▶ [Direction]: Below are several records. Retype exactly those lines running from the one with "Write part 2" through the one with "self.tree.nodes.clear()", end lines included, and no others.

## START Exercise data

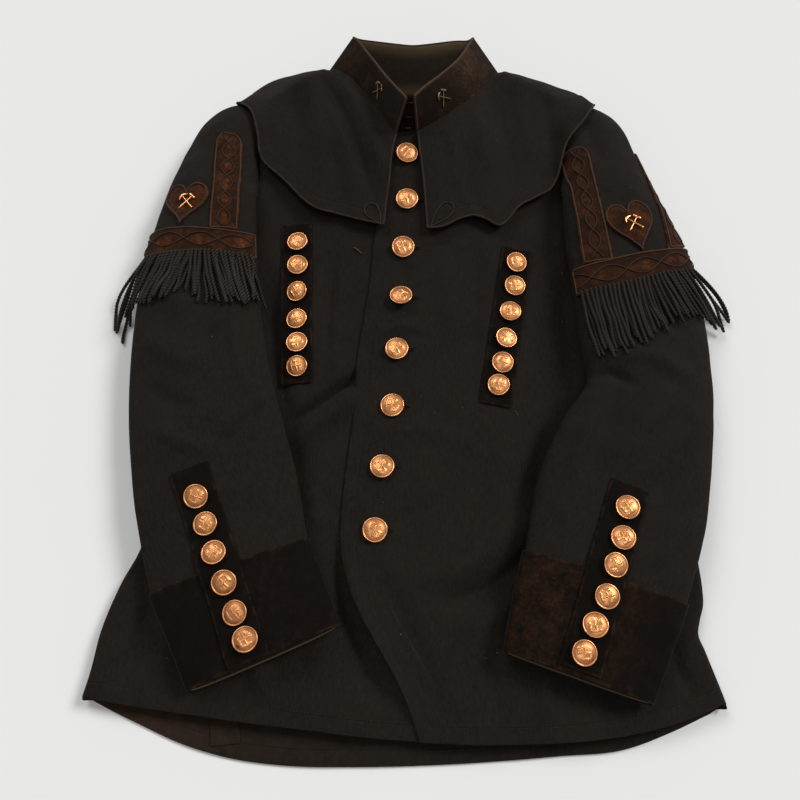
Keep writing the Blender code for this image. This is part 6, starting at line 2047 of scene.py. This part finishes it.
# %% Floor
FLOOR_REACH = 4
FLOOR_Z = -0.0004
floor_mesh = bpy.data.meshes.new("floor")
ways = [(-1, -1), (1, -1), (1, 1), (-1, 1)]
floor_corners = [(FLOOR_REACH * east, FLOOR_REACH * north, FLOOR_Z) for east, north in ways]
floor_mesh.from_pydata(floor_corners, [], [(0, 1, 2, 3)])
floor = bpy.data.objects.new("floor", floor_mesh)
bpy.context.scene.collection.objects.link(floor)
paper = Finish("pale paper", {"Specular IOR Level": 0.1})
paper.wire("Base Color", paper.mix(paper.noise(paper.place(), 4.0), (0.80, 0.80, 0.80, 1),
                                   (0.815, 0.815, 0.815, 1)))
paper.wire("Roughness", 0.9 + paper.noise(paper.place(), 300.0) * 0.1)
floor_mesh.materials.append(paper.material)
print("floor:", 2 * FLOOR_REACH, "m wide")

# %% Lamps
scene = bpy.context.scene
world = bpy.data.worlds.new("studio")
world.use_nodes = True
world.node_tree.nodes["Background"].inputs["Color"].default_value = (1.0, 0.99, 0.97, 1)
world.node_tree.nodes["Background"].inputs["Strength"].default_value = 0.27
scene.world = world
Lamp = namedtuple("Lamp", "name east north up strength angle")
LAMPS = [Lamp("key_lamp", 0.62, 0.36, 0.60, 1.9, 20), Lamp("fill_lamp", -0.36, 0.55, 0.62, 1.0, 28),
         Lamp("top_lamp", 0.05, -0.20, 0.95, 0.40, 25)]
for row in LAMPS:
    lamp = bpy.data.lights.new(row.name, "SUN")
    lamp.energy = row.strength
    lamp.angle = math.radians(row.angle)
    lamp_object = bpy.data.objects.new(row.name, lamp)
    lamp_object.rotation_euler = Vector((row.east, row.north, row.up)).to_track_quat("Z", "Y").to_euler()
    scene.collection.objects.link(lamp_object)
print("lamps:", [row.name for row in LAMPS])

# %% Camera
CAMERA_TILT = math.radians(20)
CAMERA_REACH = 0.723                 # metres from the lens to the place that it looks at
CAMERA_AIM = (-0.0179, -0.0423)
camera_data = bpy.data.cameras.new("camera")
camera_data.sensor_width = 36
camera_data.lens = 34.2
camera = bpy.data.objects.new("camera", camera_data)
camera.location = (CAMERA_AIM[0], CAMERA_AIM[1] - CAMERA_REACH * math.sin(CAMERA_TILT),
                   CAMERA_REACH * math.cos(CAMERA_TILT))
camera.rotation_euler = (CAMERA_TILT, 0, 0)
scene.collection.objects.link(camera)
scene.camera = camera
scene.view_settings.view_transform = "Standard"
print("camera:", [round(v, 3) for v in camera.location], "m")
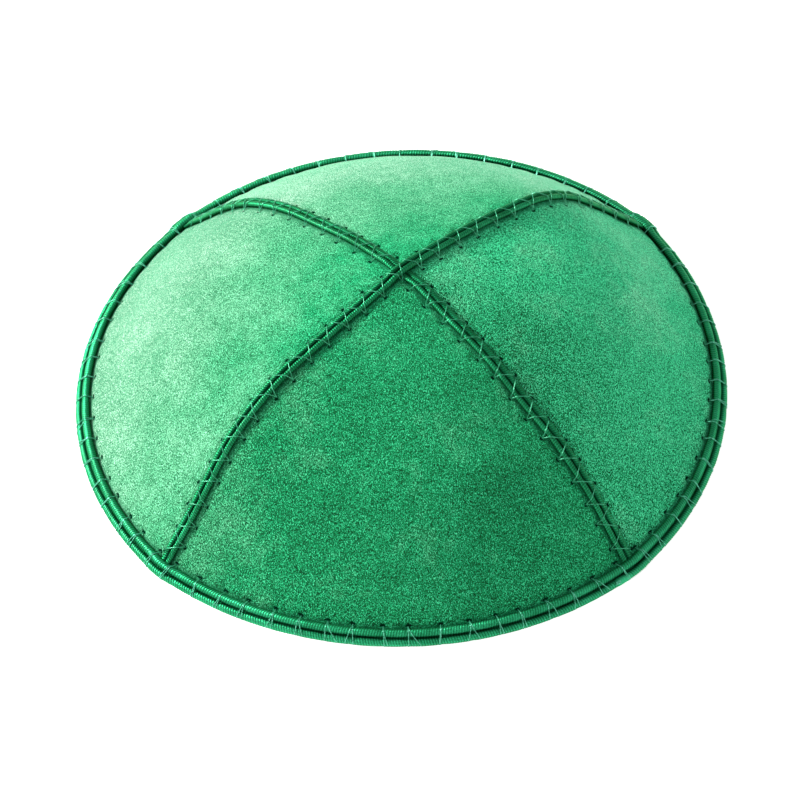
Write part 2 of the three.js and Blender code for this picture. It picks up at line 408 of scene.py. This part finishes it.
class Finish:
    """A material in the making. node adds a node of a type, sets it, fills its sockets, and gives one of
    its outputs."""

    def __init__(self, name):
        self.material = bpy.data.materials.new(name)
        self.material.use_nodes = True
        self.tree = self.material.node_tree
        self.tree.nodes.clear()

    def node(self, kind, settings=None, inputs=None, output=0):
        node = self.tree.nodes.new(kind)
        for setting, value in (settings or {}).items():
            if setting == "stops":
                ramp = node.color_ramp
                while len(ramp.elements) < len(value):
                    ramp.elements.new(0.5)
                for stop, (place, colour) in zip(ramp.elements, value):
                    stop.position = place
                    stop.color = (*colour, 1.0)
            else:
                setattr(node, setting, value)
        for name, value in (inputs or {}).items():
            if isinstance(value, Socket):
                self.tree.links.new(value.socket, node.inputs[name])
            else:
                node.inputs[name].default_value = value
        return Socket(self, node.outputs[output])

    def noise(self, size, detail=2.0, roughness=0.5, place=None):
        """Noise between about 0 and 1 whose blotches are about size millimetres across."""
        if place is None:
            place = self.node("ShaderNodeTexCoord", output="Object")
        inputs = {"Vector": place, "Scale": 1 / (size * MM), "Detail": detail, "Roughness": roughness}
        return self.node("ShaderNodeTexNoise", None, inputs)

    def mark(self, name):
        """The three values of a mark on the piece's points."""
        values = self.node("ShaderNodeAttribute", {"attribute_name": name}, output="Vector")
        first = self.node("ShaderNodeSeparateXYZ", None, {0: values})
        return [Socket(self, part) for part in first.socket.node.outputs]

    def ramp(self, value, stops):
        """A colour that a value picks between stops."""
        return self.node("ShaderNodeValToRGB", {"stops": stops}, {"Fac": value})

    def mix(self, factor, first, second, blend="MIX"):
        """A mix of two colours."""
        settings = {"data_type": "RGBA", "blend_type": blend}
        return self.node("ShaderNodeMix", settings, {0: factor, 6: first, 7: second}, output=2)

    def spread(self, value, start, end, low=0.0, high=1.0):
        """Takes a value from start..end to low..high, and holds it there outside."""
        inputs = {"Value": value, "From Min": start, "From Max": end, "To Min": low, "To Max": high}
        return self.node("ShaderNodeMapRange", {"clamp": True}, inputs)

    def surface(self, colour, roughness, bump, lustre):
        """A surface shader. lustre holds the settings of its sheen and shine."""
        inputs = {"Base Color": colour, "Roughness": roughness, "Normal": bump, **lustre}
        return self.node("ShaderNodeBsdfPrincipled", None, inputs)

    def cover(self, surface):
        """Ends the finish in a surface shader, and gives its material."""
        end = self.tree.nodes.new("ShaderNodeOutputMaterial")
        self.tree.links.new(surface.socket, end.inputs["Surface"])
        return self.material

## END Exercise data

▶ [Reply to the task]:
Write part 2 of the three.js and Blender code for this picture. It picks up at line 408 of scene.py. This part finishes it.
class Finish:
    """A material in the making. node adds a node of a type, sets it, fills its sockets, and gives one of
    its outputs."""

    def __init__(self, name):
        self.material = bpy.data.materials.new(name)
        self.material.use_nodes = True
        self.tree = self.material.node_tree
        self.tree.nodes.clear()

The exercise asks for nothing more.